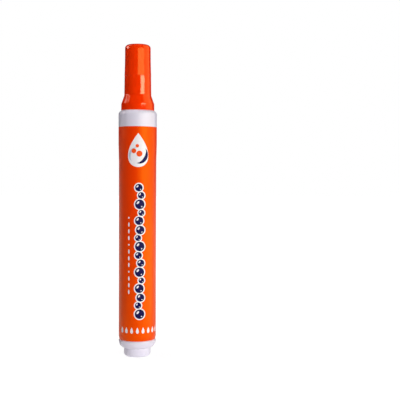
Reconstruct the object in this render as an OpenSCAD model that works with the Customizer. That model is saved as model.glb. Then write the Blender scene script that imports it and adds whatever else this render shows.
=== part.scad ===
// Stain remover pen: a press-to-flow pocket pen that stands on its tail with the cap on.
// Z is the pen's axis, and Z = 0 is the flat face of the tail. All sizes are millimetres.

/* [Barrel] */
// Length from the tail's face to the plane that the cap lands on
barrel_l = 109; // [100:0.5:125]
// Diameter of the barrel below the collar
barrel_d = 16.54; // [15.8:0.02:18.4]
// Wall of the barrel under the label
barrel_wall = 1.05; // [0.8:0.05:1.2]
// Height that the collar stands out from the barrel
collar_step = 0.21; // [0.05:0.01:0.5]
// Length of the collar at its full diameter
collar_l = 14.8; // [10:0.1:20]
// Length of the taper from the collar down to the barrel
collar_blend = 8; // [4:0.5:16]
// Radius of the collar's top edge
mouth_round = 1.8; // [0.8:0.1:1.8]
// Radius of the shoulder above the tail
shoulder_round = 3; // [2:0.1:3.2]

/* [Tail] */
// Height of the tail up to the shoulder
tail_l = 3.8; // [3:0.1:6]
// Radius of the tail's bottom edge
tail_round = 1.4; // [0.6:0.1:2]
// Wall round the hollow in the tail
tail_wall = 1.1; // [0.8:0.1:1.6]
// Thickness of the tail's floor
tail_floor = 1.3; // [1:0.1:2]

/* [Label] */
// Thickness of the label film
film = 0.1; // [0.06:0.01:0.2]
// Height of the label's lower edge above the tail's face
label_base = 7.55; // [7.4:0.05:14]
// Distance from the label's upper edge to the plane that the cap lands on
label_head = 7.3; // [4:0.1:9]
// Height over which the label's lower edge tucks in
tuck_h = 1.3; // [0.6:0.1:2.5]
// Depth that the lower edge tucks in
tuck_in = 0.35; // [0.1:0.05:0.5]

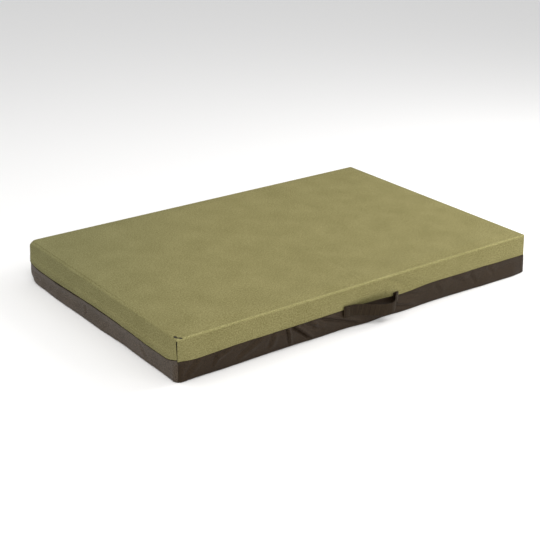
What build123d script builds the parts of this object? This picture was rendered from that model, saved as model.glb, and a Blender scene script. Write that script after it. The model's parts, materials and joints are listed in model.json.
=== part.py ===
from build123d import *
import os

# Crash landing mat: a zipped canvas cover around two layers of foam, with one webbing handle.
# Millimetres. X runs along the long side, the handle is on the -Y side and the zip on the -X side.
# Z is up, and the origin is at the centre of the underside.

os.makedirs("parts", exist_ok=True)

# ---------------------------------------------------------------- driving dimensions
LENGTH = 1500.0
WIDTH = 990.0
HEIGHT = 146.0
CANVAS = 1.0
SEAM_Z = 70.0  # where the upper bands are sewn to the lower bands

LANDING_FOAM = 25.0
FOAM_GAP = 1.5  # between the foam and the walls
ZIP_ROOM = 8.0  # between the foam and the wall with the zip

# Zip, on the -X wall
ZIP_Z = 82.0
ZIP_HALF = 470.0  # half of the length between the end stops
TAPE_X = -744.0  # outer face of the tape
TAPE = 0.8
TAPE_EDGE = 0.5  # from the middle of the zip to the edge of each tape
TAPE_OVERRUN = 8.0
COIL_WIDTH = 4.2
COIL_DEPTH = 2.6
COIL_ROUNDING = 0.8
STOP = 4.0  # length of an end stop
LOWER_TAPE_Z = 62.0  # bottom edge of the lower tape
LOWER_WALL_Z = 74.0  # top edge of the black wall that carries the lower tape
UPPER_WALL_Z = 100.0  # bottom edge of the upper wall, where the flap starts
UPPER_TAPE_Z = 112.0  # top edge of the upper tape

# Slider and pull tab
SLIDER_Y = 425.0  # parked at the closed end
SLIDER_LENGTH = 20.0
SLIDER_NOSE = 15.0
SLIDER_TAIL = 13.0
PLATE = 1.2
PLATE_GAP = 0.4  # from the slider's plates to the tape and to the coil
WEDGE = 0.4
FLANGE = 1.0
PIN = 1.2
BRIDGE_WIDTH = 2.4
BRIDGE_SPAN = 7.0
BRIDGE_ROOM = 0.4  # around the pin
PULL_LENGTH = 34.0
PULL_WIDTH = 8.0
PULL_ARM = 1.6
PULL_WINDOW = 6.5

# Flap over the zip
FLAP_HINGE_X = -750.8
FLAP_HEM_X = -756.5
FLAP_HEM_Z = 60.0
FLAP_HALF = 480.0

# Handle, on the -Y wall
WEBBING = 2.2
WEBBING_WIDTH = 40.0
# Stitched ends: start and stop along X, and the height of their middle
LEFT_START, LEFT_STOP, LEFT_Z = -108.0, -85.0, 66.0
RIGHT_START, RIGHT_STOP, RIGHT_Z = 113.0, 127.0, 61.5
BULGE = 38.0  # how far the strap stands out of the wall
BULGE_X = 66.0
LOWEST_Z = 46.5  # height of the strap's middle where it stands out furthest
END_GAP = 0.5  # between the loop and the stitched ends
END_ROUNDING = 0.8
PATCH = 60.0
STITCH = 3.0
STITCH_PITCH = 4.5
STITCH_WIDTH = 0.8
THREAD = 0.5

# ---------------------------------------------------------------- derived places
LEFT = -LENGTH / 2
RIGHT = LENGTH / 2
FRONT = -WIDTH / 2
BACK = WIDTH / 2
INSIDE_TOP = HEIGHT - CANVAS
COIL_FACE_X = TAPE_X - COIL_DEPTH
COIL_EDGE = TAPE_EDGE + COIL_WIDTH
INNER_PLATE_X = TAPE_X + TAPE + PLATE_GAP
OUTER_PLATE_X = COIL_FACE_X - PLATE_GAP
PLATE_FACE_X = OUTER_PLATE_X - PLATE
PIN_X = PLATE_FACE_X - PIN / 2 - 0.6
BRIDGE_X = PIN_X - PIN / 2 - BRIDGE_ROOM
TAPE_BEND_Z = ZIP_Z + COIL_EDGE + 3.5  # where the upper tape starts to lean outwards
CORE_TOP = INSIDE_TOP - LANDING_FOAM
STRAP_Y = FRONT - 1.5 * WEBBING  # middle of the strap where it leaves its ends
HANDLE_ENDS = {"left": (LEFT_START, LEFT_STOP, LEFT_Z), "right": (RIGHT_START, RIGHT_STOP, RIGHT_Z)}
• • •
* **INSTRUCTION**
Above are some records. Print them all exactly.

* **WRITTEN RESPONSE**
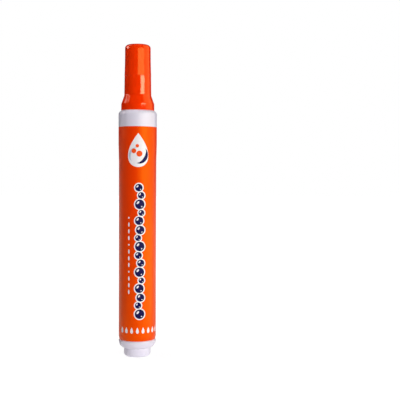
Reconstruct the object in this render as an OpenSCAD model that works with the Customizer. That model is saved as model.glb. Then write the Blender scene script that imports it and adds whatever else this render shows.
=== part.scad ===
// Stain remover pen: a press-to-flow pocket pen that stands on its tail with the cap on.
// Z is the pen's axis, and Z = 0 is the flat face of the tail. All sizes are millimetres.

/* [Barrel] */
// Length from the tail's face to the plane that the cap lands on
barrel_l = 109; // [100:0.5:125]
// Diameter of the barrel below the collar
barrel_d = 16.54; // [15.8:0.02:18.4]
// Wall of the barrel under the label
barrel_wall = 1.05; // [0.8:0.05:1.2]
// Height that the collar stands out from the barrel
collar_step = 0.21; // [0.05:0.01:0.5]
// Length of the collar at its full diameter
collar_l = 14.8; // [10:0.1:20]
// Length of the taper from the collar down to the barrel
collar_blend = 8; // [4:0.5:16]
// Radius of the collar's top edge
mouth_round = 1.8; // [0.8:0.1:1.8]
// Radius of the shoulder above the tail
shoulder_round = 3; // [2:0.1:3.2]

/* [Tail] */
// Height of the tail up to the shoulder
tail_l = 3.8; // [3:0.1:6]
// Radius of the tail's bottom edge
tail_round = 1.4; // [0.6:0.1:2]
// Wall round the hollow in the tail
tail_wall = 1.1; // [0.8:0.1:1.6]
// Thickness of the tail's floor
tail_floor = 1.3; // [1:0.1:2]

/* [Label] */
// Thickness of the label film
film = 0.1; // [0.06:0.01:0.2]
// Height of the label's lower edge above the tail's face
label_base = 7.55; // [7.4:0.05:14]
// Distance from the label's upper edge to the plane that the cap lands on
label_head = 7.3; // [4:0.1:9]
// Height over which the label's lower edge tucks in
tuck_h = 1.3; // [0.6:0.1:2.5]
// Depth that the lower edge tucks in
tuck_in = 0.35; // [0.1:0.05:0.5]

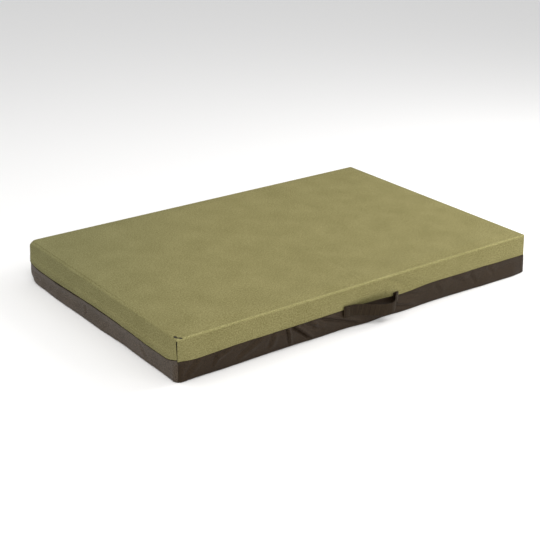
What build123d script builds the parts of this object? This picture was rendered from that model, saved as model.glb, and a Blender scene script. Write that script after it. The model's parts, materials and joints are listed in model.json.
=== part.py ===
from build123d import *
import os

# Crash landing mat: a zipped canvas cover around two layers of foam, with one webbing handle.
# Millimetres. X runs along the long side, the handle is on the -Y side and the zip on the -X side.
# Z is up, and the origin is at the centre of the underside.

os.makedirs("parts", exist_ok=True)

# ---------------------------------------------------------------- driving dimensions
LENGTH = 1500.0
WIDTH = 990.0
HEIGHT = 146.0
CANVAS = 1.0
SEAM_Z = 70.0  # where the upper bands are sewn to the lower bands

LANDING_FOAM = 25.0
FOAM_GAP = 1.5  # between the foam and the walls
ZIP_ROOM = 8.0  # between the foam and the wall with the zip

# Zip, on the -X wall
ZIP_Z = 82.0
ZIP_HALF = 470.0  # half of the length between the end stops
TAPE_X = -744.0  # outer face of the tape
TAPE = 0.8
TAPE_EDGE = 0.5  # from the middle of the zip to the edge of each tape
TAPE_OVERRUN = 8.0
COIL_WIDTH = 4.2
COIL_DEPTH = 2.6
COIL_ROUNDING = 0.8
STOP = 4.0  # length of an end stop
LOWER_TAPE_Z = 62.0  # bottom edge of the lower tape
LOWER_WALL_Z = 74.0  # top edge of the black wall that carries the lower tape
UPPER_WALL_Z = 100.0  # bottom edge of the upper wall, where the flap starts
UPPER_TAPE_Z = 112.0  # top edge of the upper tape

# Slider and pull tab
SLIDER_Y = 425.0  # parked at the closed end
SLIDER_LENGTH = 20.0
SLIDER_NOSE = 15.0
SLIDER_TAIL = 13.0
PLATE = 1.2
PLATE_GAP = 0.4  # from the slider's plates to the tape and to the coil
WEDGE = 0.4
FLANGE = 1.0
PIN = 1.2
BRIDGE_WIDTH = 2.4
BRIDGE_SPAN = 7.0
BRIDGE_ROOM = 0.4  # around the pin
PULL_LENGTH = 34.0
PULL_WIDTH = 8.0
PULL_ARM = 1.6
PULL_WINDOW = 6.5

# Flap over the zip
FLAP_HINGE_X = -750.8
FLAP_HEM_X = -756.5
FLAP_HEM_Z = 60.0
FLAP_HALF = 480.0

# Handle, on the -Y wall
WEBBING = 2.2
WEBBING_WIDTH = 40.0
# Stitched ends: start and stop along X, and the height of their middle
LEFT_START, LEFT_STOP, LEFT_Z = -108.0, -85.0, 66.0
RIGHT_START, RIGHT_STOP, RIGHT_Z = 113.0, 127.0, 61.5
BULGE = 38.0  # how far the strap stands out of the wall
BULGE_X = 66.0
LOWEST_Z = 46.5  # height of the strap's middle where it stands out furthest
END_GAP = 0.5  # between the loop and the stitched ends
END_ROUNDING = 0.8
PATCH = 60.0
STITCH = 3.0
STITCH_PITCH = 4.5
STITCH_WIDTH = 0.8
THREAD = 0.5

# ---------------------------------------------------------------- derived places
LEFT = -LENGTH / 2
RIGHT = LENGTH / 2
FRONT = -WIDTH / 2
BACK = WIDTH / 2
INSIDE_TOP = HEIGHT - CANVAS
COIL_FACE_X = TAPE_X - COIL_DEPTH
COIL_EDGE = TAPE_EDGE + COIL_WIDTH
INNER_PLATE_X = TAPE_X + TAPE + PLATE_GAP
OUTER_PLATE_X = COIL_FACE_X - PLATE_GAP
PLATE_FACE_X = OUTER_PLATE_X - PLATE
PIN_X = PLATE_FACE_X - PIN / 2 - 0.6
BRIDGE_X = PIN_X - PIN / 2 - BRIDGE_ROOM
TAPE_BEND_Z = ZIP_Z + COIL_EDGE + 3.5  # where the upper tape starts to lean outwards
CORE_TOP = INSIDE_TOP - LANDING_FOAM
STRAP_Y = FRONT - 1.5 * WEBBING  # middle of the strap where it leaves its ends
HANDLE_ENDS = {"left": (LEFT_START, LEFT_STOP, LEFT_Z), "right": (RIGHT_START, RIGHT_STOP, RIGHT_Z)}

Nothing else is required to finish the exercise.